Stanford returns to the pool Jan. 6 when it hosts Pacific at Avery Aquatics Center.

Men's basketball

Junior Reid Travis scored a career-high 29 points, including a school-record 19 free throws to lead Stanford, but No. 4 Kansas outlasted the Cardinal, 89-74, Saturday afternoon in front of 16,300 fans at Allen Fieldhouse.


Travis, who also collected nine rebounds in the contest, finished 19-of-22 from the free throw line to break Todd Lichti's 29-year mark of 18 free throws against UC Santa Barbara (Dec. 28, 1987).


Stanford (6-3) and Kansas played even for most of the first half, before the Jayhawks used a 16-4 run to jump out to a double-digit lead in the closing minutes of the period. Stanford got back within eight at halftime, 43-35, with Travis leading the way with 12 points in the opening 20 minutes.   


The game marked the return of Stanford head coach Jerod Haase to Lawrence. Haase was a standout player for the Jayhawks from 1995-97. He received a standing ovation when he was introduced to the soldout crowd at Allen Fieldhouse.

"Certainly an emotional day," Haase said. "My emotions right now are more frustrated we didn't play at a higher level, but for me personally, it means a lot -- the reception. I remember clearly walking into Allen Fieldhouse when I was first recruited," Haase said, "and I think I'll remember the feeling at shootaround today, walking into the arena."


Joey McKenna claimed the 141-pound title at the Cliff Keen Las Vegas Invitational, while Stanford finished 11th as a team with 59.5 points.

McKenna, ranked No. 2 in the nation, becomes the first Cardinal wrestler since Tanner Gardner in 2007 to win a title at the Cliff Keen Las Vegas Invite. The Towaco, New Jersey native is now 13-0 on the season.
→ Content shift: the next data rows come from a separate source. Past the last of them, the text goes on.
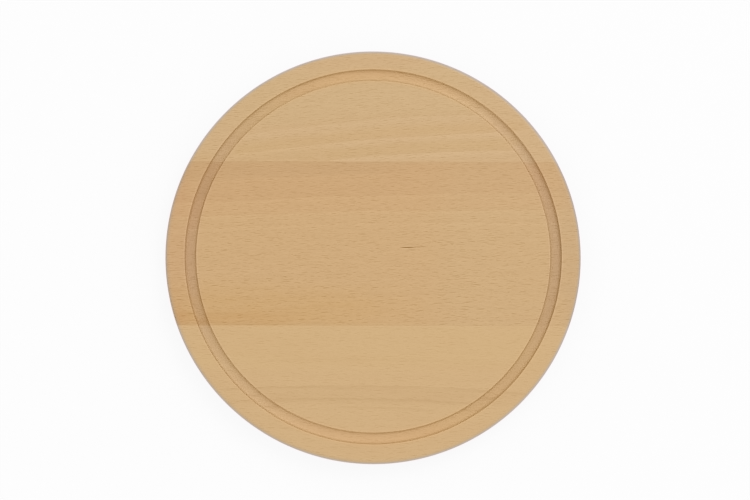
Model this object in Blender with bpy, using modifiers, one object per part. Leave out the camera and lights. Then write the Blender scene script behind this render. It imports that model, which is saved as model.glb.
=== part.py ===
"""Round beech cutting board with a juice groove.

Three solid beech staves are glued edge to edge into one blank. The blank is then turned round,
its rim is rounded over above and below, and the juice groove, with a shallow floor and rounded
corners, is cut across all three staves. The grain runs along X. The board lies on the plane
z = 0, and its turning axis is the Z axis.
"""

import math

import bpy

# Driving sizes, in metres
BOARD_DIAMETER = 0.300
BOARD_THICKNESS = 0.018
TOP_EDGE_RADIUS = 0.0030
BOTTOM_EDGE_RADIUS = 0.0030
GROOVE_MARGIN = 0.0137  # from the rim to the groove's outer lip
GROOVE_HALF_WIDTH = 0.00445  # from the groove's middle to where each lip starts
GROOVE_DEPTH = 0.0032
GROOVE_CORNER_RADIUS = 0.0020  # between the wall and the shallow floor
GROOVE_LIP_RADIUS = 0.0004  # the lips are broken with sandpaper
MIDDLE_STAVE_WIDTH = 0.1190
MIDDLE_STAVE_OFFSET = 0.0083  # the middle stave's centre line lies this far behind the board's centre
GLUE_THICKNESS = 0.0002
GLUE_CLEARANCE = 0.00005  # from the film to a stave's jointed edge, on each side

# The groove's slopes, in degrees: where its floor meets a corner, and of its walls
GROOVE_FLOOR_SLOPE = 14
GROOVE_WALL_SLOPE = 80

# How finely the turned surfaces are faceted
TURNING_STEPS = 144
EDGE_SEGMENTS = 6
FLOOR_SEGMENTS = 4
CORNER_SEGMENTS = 4
LIP_SEGMENTS = 2
SAME_POINT = 0.00001

BOARD_RADIUS = BOARD_DIAMETER / 2
BACK_SEAM_Y = MIDDLE_STAVE_OFFSET + MIDDLE_STAVE_WIDTH / 2
FRONT_SEAM_Y = MIDDLE_STAVE_OFFSET - MIDDLE_STAVE_WIDTH / 2
BLOCK_OVERHANG = 0.010  # how far a cutting block reaches past the blank

# Surface finish: base colour, roughness
PALE_BEECH = ((0.65, 0.43, 0.22), 0.55)
ROSY_BEECH = ((0.61, 0.38, 0.19), 0.55)
DRIED_GLUE = ((0.50, 0.33, 0.16), 0.40)


def clear_scene():
    for old in list(bpy.data.objects):
        bpy.data.objects.remove(old, do_unlink=True)


def new_collection(name):
    collection = bpy.data.collections.new(name)
    bpy.context.scene.collection.children.link(collection)
    return collection


def surface(name, finish):
    colour, roughness = finish
    material = bpy.data.materials.new(name)
    material.use_nodes = True
    shader = material.node_tree.nodes["Principled BSDF"]
    shader.inputs["Base Color"].default_value = (*colour, 1)
    shader.inputs["Roughness"].default_value = roughness
    shader.inputs["Metallic"].default_value = 0
    return material


def arc(centre_r, centre_z, radius, start_degrees, end_degrees, segments):
    """Points (r, z) along an arc, both ends included. Zero degrees points outwards, ninety up."""
    points = []
    for i in range(segments + 1):
        angle = math.radians(start_degrees + (end_degrees - start_degrees) * i / segments)
        points.append((centre_r + radius * math.cos(angle), centre_z + radius * math.sin(angle)))
    return points


def joined(*runs):
    """One run of points made from several, without the repeats where two of them meet."""
    points = []
    for run in runs:
        for point in run:
            if not points or math.dist(point, points[-1]) > SAME_POINT:
                points.append(point)
    return points


def groove_section():
    """The juice groove from its inner lip to its outer lip.

    From each lip a straight wall runs down to a corner arc, which carries on without a kink into
    the shallow arc of the floor. A lip, a wall, a corner and half the floor share the groove's
    half width and its depth between them, and the floor's radius follows from that.
    """
    low, steep = math.radians(GROOVE_FLOOR_SLOPE), math.radians(GROOVE_WALL_SLOPE)
    lip, corner = GROOVE_LIP_RADIUS, GROOVE_CORNER_RADIUS
    across = GROOVE_HALF_WIDTH - lip * math.sin(steep) - corner * (math.sin(steep) - math.sin(low))
    down = GROOVE_DEPTH - lip * (1 - math.cos(steep)) - corner * (math.cos(low) - math.cos(steep))
    floor = (across * math.sin(steep) - down * math.cos(steep)) / (math.cos(steep - low) - math.cos(steep))

    middle_r = BOARD_RADIUS - GROOVE_MARGIN - GROOVE_HALF_WIDTH
    lip_z = BOARD_THICKNESS - lip
    floor_z = BOARD_THICKNESS - GROOVE_DEPTH + floor
    corner_offset = (floor - corner) * math.sin(low)
    corner_z = floor_z - (floor - corner) * math.cos(low)
    floor_start, floor_end = 270 - GROOVE_FLOOR_SLOPE, 270 + GROOVE_FLOOR_SLOPE
    wall_start, wall_end = 270 - GROOVE_WALL_SLOPE, 270 + GROOVE_WALL_SLOPE

    return joined(
        arc(middle_r - GROOVE_HALF_WIDTH, lip_z, lip, 90, wall_start - 180, LIP_SEGMENTS),
        arc(middle_r - corner_offset, corner_z, corner, wall_start, floor_start, CORNER_SEGMENTS),
        arc(middle_r, floor_z, floor, floor_start, floor_end, FLOOR_SEGMENTS),
        arc(middle_r + corner_offset, corner_z, corner, floor_end, wall_end, CORNER_SEGMENTS),
        arc(middle_r + GROOVE_HALF_WIDTH, lip_z, lip, wall_end - 180, 90, LIP_SEGMENTS),
    )


def rim_section():
    """The rim from the top face's edge down to the bottom face's edge, rounded over at both."""
    top = arc(
        BOARD_RADIUS - TOP_EDGE_RADIUS, BOARD_THICKNESS - TOP_EDGE_RADIUS,
        TOP_EDGE_RADIUS, 90, 0, EDGE_SEGMENTS,
    )
    bottom = arc(
        BOARD_RADIUS - BOTTOM_EDGE_RADIUS, BOTTOM_EDGE_RADIUS,
        BOTTOM_EDGE_RADIUS, 0, -90, EDGE_SEGMENTS,
    )
    return joined(top, bottom)


def board_section():
    """Half the board's section, from the top face's centre round to the bottom face's centre."""
    return joined([(0, BOARD_THICKNESS)], groove_section(), rim_section(), [(0, 0)])


def turned_blank(name, material, collection):
    """The whole turned board. Each piece starts as this and keeps its own strip of it."""
    section = board_section()
    mesh = bpy.data.meshes.new(name)
    mesh.from_pydata(
        [(r, 0, z) for r, z in section],
        [(i, i + 1) for i in range(len(section) - 1)],
        [],
    )
    mesh.materials.append(material)
    blank = bpy.data.objects.new(name, mesh)
    collection.objects.link(blank)

    turning = blank.modifiers.new("turning", "SCREW")
    turning.axis = "Z"
    turning.angle = math.tau
    turning.steps = TURNING_STEPS
    turning.render_steps = TURNING_STEPS
    turning.use_merge_vertices = True
    turning.merge_threshold = SAME_POINT
    turning.use_smooth_shade = True
    return blank


def cutting_block(name, front_y, back_y, collection):
    """A block as long as the blank and thicker, between two planes across the grain's width."""
    length = BOARD_DIAMETER + 2 * BLOCK_OVERHANG
    height = BOARD_THICKNESS + 2 * BLOCK_OVERHANG
    bpy.ops.mesh.primitive_cube_add(size=1, location=(0, (front_y + back_y) / 2, BOARD_THICKNESS / 2))
    block = bpy.context.active_object
    block.name = name
    block.scale = (length, back_y - front_y, height)
    bpy.ops.object.transform_apply(location=False, rotation=False, scale=True)
    for owner in list(block.users_collection):
        owner.objects.unlink(block)
    collection.objects.link(block)
    block.display_type = "WIRE"
    block.hide_render = True
    return block


def board_piece(name, front_y, back_y, material, pieces, blocks):
    """The strip of the turned blank between two planes: a stave, or the glue film in a joint."""
    piece = turned_blank(name, material, pieces)
    ripping = piece.modifiers.new("ripping", "BOOLEAN")
    ripping.operation = "INTERSECT"
    ripping.solver = "EXACT"
    ripping.object = cutting_block(name + "_block", front_y, back_y, blocks)
    return piece


def build_board():
    pieces = new_collection("round_cutting_board")
    blocks = new_collection("cutting_blocks")
    pale = surface("pale_beech", PALE_BEECH)
    rosy = surface("rosy_beech", ROSY_BEECH)
    glue = surface("dried_glue", DRIED_GLUE)

    half_film = GLUE_THICKNESS / 2
    half_joint = half_film + GLUE_CLEARANCE
    back_y = BOARD_RADIUS + BLOCK_OVERHANG
    front_y = -back_y
    board_piece("back_stave", BACK_SEAM_Y + half_joint, back_y, pale, pieces, blocks)
    board_piece("middle_stave", FRONT_SEAM_Y + half_joint, BACK_SEAM_Y - half_joint, rosy, pieces, blocks)
    board_piece("front_stave", front_y, FRONT_SEAM_Y - half_joint, pale, pieces, blocks)
    board_piece("back_glue_line", BACK_SEAM_Y - half_film, BACK_SEAM_Y + half_film, glue, pieces, blocks)
    board_piece("front_glue_line", FRONT_SEAM_Y - half_film, FRONT_SEAM_Y + half_film, glue, pieces, blocks)


clear_scene()
build_board()
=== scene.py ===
import math

import bmesh
import bpy
from mathutils import Matrix, Vector


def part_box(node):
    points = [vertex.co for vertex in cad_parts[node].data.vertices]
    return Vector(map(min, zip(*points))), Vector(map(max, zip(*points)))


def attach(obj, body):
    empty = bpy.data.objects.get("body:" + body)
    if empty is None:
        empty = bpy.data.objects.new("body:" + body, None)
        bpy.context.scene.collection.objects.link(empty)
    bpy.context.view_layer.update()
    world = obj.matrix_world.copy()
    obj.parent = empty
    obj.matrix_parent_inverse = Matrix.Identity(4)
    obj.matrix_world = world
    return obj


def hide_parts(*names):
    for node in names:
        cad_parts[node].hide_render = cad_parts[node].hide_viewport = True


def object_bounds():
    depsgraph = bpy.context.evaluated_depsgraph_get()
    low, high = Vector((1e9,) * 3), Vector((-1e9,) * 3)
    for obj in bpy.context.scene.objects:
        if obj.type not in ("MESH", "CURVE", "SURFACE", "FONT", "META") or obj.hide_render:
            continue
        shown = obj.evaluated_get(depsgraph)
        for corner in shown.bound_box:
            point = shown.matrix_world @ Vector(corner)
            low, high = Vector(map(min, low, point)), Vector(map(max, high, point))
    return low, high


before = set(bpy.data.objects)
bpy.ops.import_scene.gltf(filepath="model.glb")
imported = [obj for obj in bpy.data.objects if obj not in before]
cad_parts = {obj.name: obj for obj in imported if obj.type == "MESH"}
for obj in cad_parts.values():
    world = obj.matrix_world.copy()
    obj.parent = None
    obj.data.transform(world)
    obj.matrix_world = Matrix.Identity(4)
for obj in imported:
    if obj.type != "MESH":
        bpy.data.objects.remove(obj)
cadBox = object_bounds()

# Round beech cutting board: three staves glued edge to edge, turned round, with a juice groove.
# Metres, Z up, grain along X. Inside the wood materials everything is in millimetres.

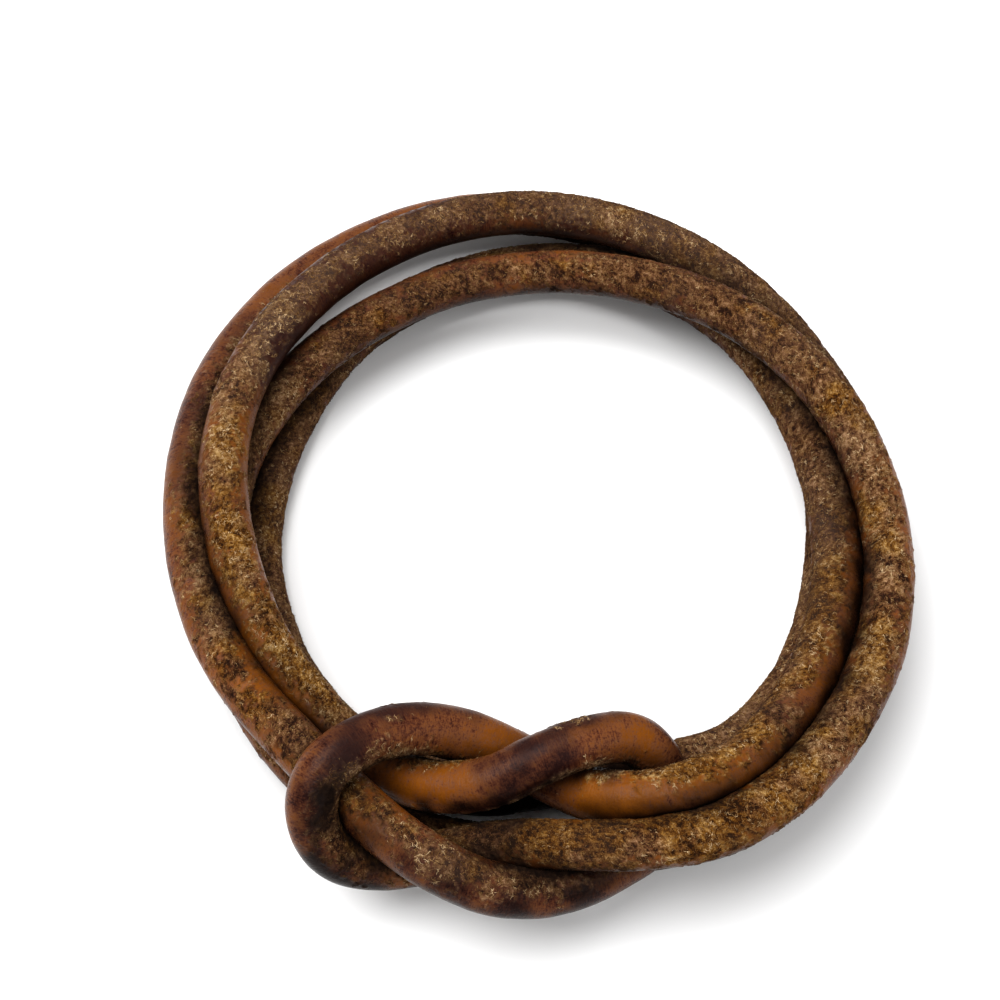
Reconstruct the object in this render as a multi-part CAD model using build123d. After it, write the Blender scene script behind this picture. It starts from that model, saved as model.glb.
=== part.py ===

In the finals, McKenna defeated seventh-ranked Bryce Meredith of Wyoming, 3-1. The win avenged McKenna's 2016 NCAA semifinals loss to Meredith. There was no score after the opening period. McKenna chose down to start the third and quickly tallied the escape. He secured a takedown as time expired in the second for a 3-0 advantage. Meredith scored an escape in the third, but was unable to finish any of his shots as McKenna held on for the victory.